Entrepreneur noted a home equity loan is another way to invest more in a business. This is a one-time lump sum loan that the borrower pays off over a specified amount of time. The interest rate and number of payments are predetermined.


Understand the risks of a HELOC

While it is a good idea to consider this option, it is also smart to become familiar with potential issues.


For example, a HELOC has the potential to have a variable interest rate, making the amount owed fluctuate over time. However, the interest rate will also likely be fairly low when compared to other loan options available, noted Nerd Wallet.


Small-business owners considering a HELOC to further invest in their business should factor in closing costs and fees. While these are not as substantial as when closing on a home, they still exist and should be considered.


The most obvious risk a business owner takes when using this type of credit toward expansion is the ownership of the home and operation. An owner may lose both property and business, which could have a significant negative impact. Owners should carefully weigh these risks with the potential return from the small-business investment.


Other considerations

Before deciding to apply for a HELOC or home equity loan, Entrepreneur recommends evaluating a few factors to ensure the best decision is made. For example, determining whether property values in the neighborhood of a home are increasing or decreasing. If the value is up, that’s good news for a business owner. However, if selling prices are plummeting, that could put a borrower in a tough financial situation.

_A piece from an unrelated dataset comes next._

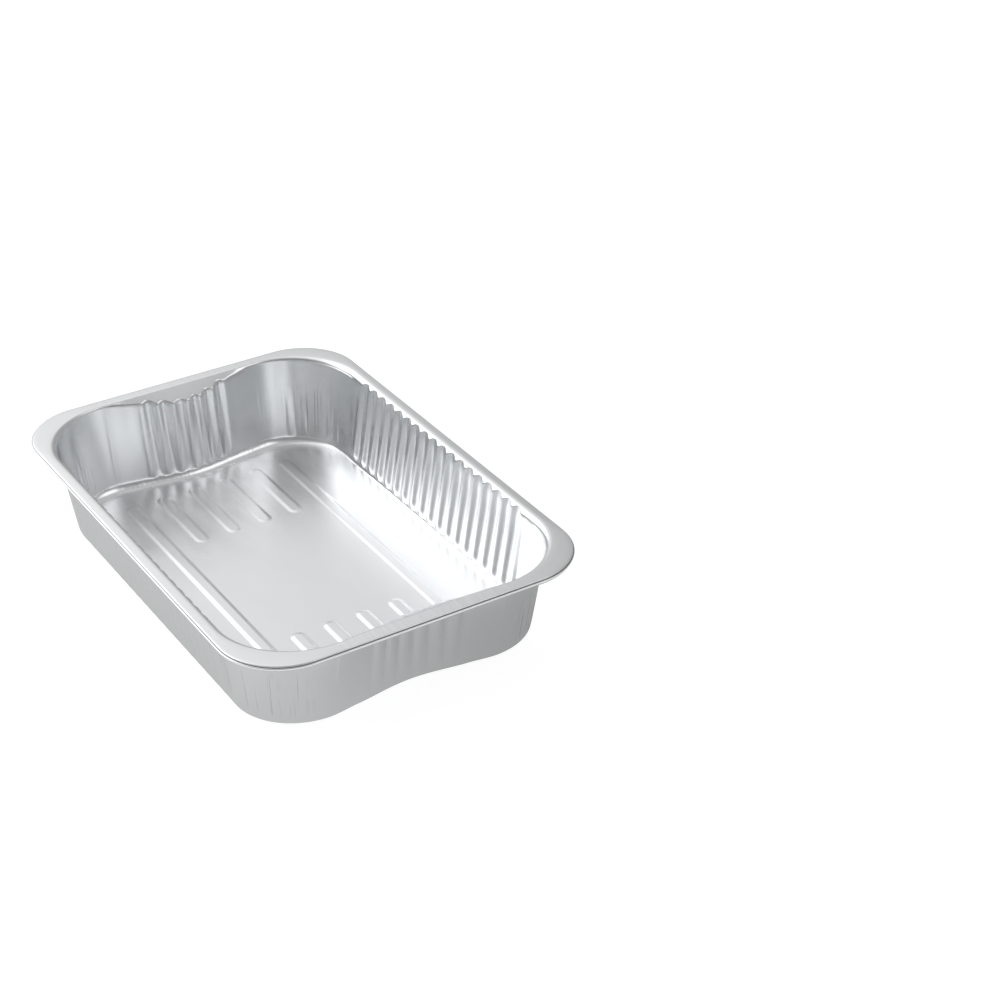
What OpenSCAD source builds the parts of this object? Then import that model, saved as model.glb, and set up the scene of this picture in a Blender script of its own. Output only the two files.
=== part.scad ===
// Foil roasting pan: one sheet of aluminium foil pressed into a deep rectangular pan.
// Millimetres. The pan stands on z = 0 with its middle on the z axis and its length along y.

/* [Rim] */
// Length over the rolled edge
rim_l = 360; // [330:1:400]
// Width over the rolled edge
rim_w = 245; // [225:1:270]
// Height from the table to the top of the flange
pan_h = 64.5; // [45:0.5:80]
// Corner radius of the rolled edge, seen from above
rim_r = 43.5; // [38:0.5:48]
// Radius of the rolled edge's round section
curl_r = 1.9; // [1.5:0.1:2.4]
// How far round the edge is rolled, in degrees
curl_turn = 290; // [200:5:320]
// Flange width at the long sides, rolled edge included
flange_side = 10.5; // [8:0.5:13]
// Flange width at the ends, rolled edge included
flange_end = 10; // [8:0.5:13]
// Radius of the bend between wall and flange
lip_r = 4; // [2:0.5:4.5]

/* [Walls] */
// Thickness of the foil
foil_t = 0.15; // [0.1:0.01:0.3]
// How far a long wall leans in between flange and floor
side_lean = 8.75; // [6:0.25:12]
// How far an end wall leans in between flange and floor
end_lean = 11.5; // [8:0.25:14]
// Corner radius of the opening, seen from above
open_r = 52; // [46:0.5:55]
// Corner radius of the base, seen from above
base_r = 44; // [38:0.5:48]
// Radius of the bend between an end wall and the floor
foot_r = 6; // [4:0.5:8]
// Radius of the bend between a long wall and the floor
side_foot_r = 2.5; // [1.5:0.5:4]
// Depth of the press creases in the lower corners
crease = 0.5; // [0:0.1:1]

/* [Flutes of the long walls] */
// Width of one flute
side_pitch = 11.6; // [10:0.1:14]
// Depth of a flute, from the ridges beside it to its middle
side_bulge = 2.4; // [1:0.1:3]
// Plain wall between the last flute and the corner of the opening
side_plain = 13; // [10:0.5:20]
// Plain wall between the flange's bend and the flutes' round tops
side_top = 0.5; // [0.2:0.1:4]
// Height of a flute's round top
side_arch = 4.5; // [2:0.5:5]

/* [Waisted ends] */
// Number of flutes in each waist
end_flutes = 6; // [4:2:8]
// Width of one flute
end_pitch = 10.7; // [9:0.1:11.5]
// Depth of a flute, from the ridges beside it to its middle
end_bulge = 3; // [1:0.1:4]
// Half the width of the waist
waist_half = 50; // [48:1:56]
// How far the waist is drawn in at its shelf
waist_top = 11.5; // [8:0.5:14]
// How far the waist is drawn in at the floor
waist_foot = 6.5; // [4:0.5:9]
// How far the shelf's inner edge lies below the flange
shelf_drop = 6.7; // [5:0.1:10]

/* [Floor ribs] */
// Width of a rib at the floor
rib_w = 10.4; // [8:0.2:12]
// Height of a rib
rib_h = 1.6; // [1:0.1:3]
// Width of a rib's sloping side
rib_slope = 3; // [1.5:0.1:3.6]
// Distance between the middles of two ribs
rib_pitch = 24; // [20:0.5:26]
// Length of the short ribs at each end of the floor
rib_l = 70; // [50:1:90]
// Distance from the ribs' ends to the foot of the end wall
rib_gap = 23.5; // [18:0.5:35]

/* [Hidden] */

// Half sizes of the opening and of the base
open_x = rim_w / 2 - flange_side;
open_y = rim_l / 2 - flange_end;
base_x = open_x - side_lean;
base_y = open_y - end_lean;

// Long walls: as many flutes as fit between the corners
side_flutes = floor(2 * (open_y - open_r - side_plain) / side_pitch);
side_half = side_flutes * side_pitch / 2;
end_half = end_flutes * end_pitch / 2;

// Steps across a flute, round a corner, from the outer flute to the edge of the waist, over the bend
// at the flange, round the roll, and round the roll up to its outermost point
flute_steps = 5;
corner_steps = 9;
flank_steps = 4;
lip_steps = 3;
curl_steps = 9;
curl_out = 3;

// Heights at which the long walls' flutes, the corners' creases and the waists' flutes start
press_foot = [1, 3.5, 4];
// Height over which a flute gets its full depth, and width over which a row runs out into plain wall
flute_fade = 2.5;
run_out = 5;
// Places of the bend's rings between floor and wall, as shares of its radius
foot_rings = [0.08, 0.22];
// The walls' slope, for the side on which the sheet's thickness lies
wall_slope = 90 - atan((side_lean + end_lean) / 2 / pan_h);

// Kinds of station round the pan, and the coarsest ring that a station still belongs to
SIDE = 0;
CORNER = 1;
END = 2;
FLUTE_ONLY = 0;
RIDGE = 1;
WAIST = 2;
EVERY = 3;

// A station is [kind, sign of x or y, place, sign of y, coarsest ring, place across the flute].
// The last is left out on plain wall.
function side_stations(sx) = [
    [SIDE, sx, -sx * (side_half + run_out), 0, RIDGE],
    for (i = [0:side_flutes * flute_steps])
        let (q = 2 * (i % flute_steps) / flute_steps - 1)
        [SIDE, sx, sx * (i / flute_steps * side_pitch - side_half), 0,
         i % flute_steps == 0 ? RIDGE : FLUTE_ONLY, q],
    [SIDE, sx, sx * (side_half + run_out), 0, RIDGE]
];

function flank(k) = end_half + (waist_half - end_half) * k / flank_steps;

function end_stations(sy) = [
    for (k = [flank_steps:-1:1]) [END, sy, sy * flank(k), 0, WAIST],
    for (i = [0:end_flutes * flute_steps])
        let (q = 2 * (i % flute_steps) / flute_steps - 1)
        [END, sy, sy * (end_half - i / flute_steps * end_pitch), 0,
         i % flute_steps == 0 ? WAIST : FLUTE_ONLY, q],
    for (k = [1:flank_steps]) [END, sy, -sy * flank(k), 0, WAIST]
];

// Every second station of a corner lies in a crease
function corner_stations(sx, sy, start) = [
    for (i = [0:2 * corner_steps])
        [CORNER, sx, start + 45 * i / corner_steps, sy,
         i % 2 == 0 ? EVERY : FLUTE_ONLY, i % 2 == 0 ? -1 : 0]
];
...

Deciding exactly where the money will go is another factor to think about. Ensuring the best business decisions are made with the invested funds will help improve success and growth.


All money should be spent wisely.


“If you are using them to buy inventory it can also be a bad idea, because the value of the inventory could become worth less than what you purchased it for,” Smalley told Nerd Wallet.


In addition, small-business owners should know whether they can afford to continue repaying a home equity loan or a HELOC with their current cash flow. It’s a riskier decision to take advantage of these types of investment tools when solely depending on the estimated earnings owners believe will result from plugging money into the business.


It’s no secret investing in an operation is a good idea. However, developing a plan and understanding the consequences is also crucial to long term success.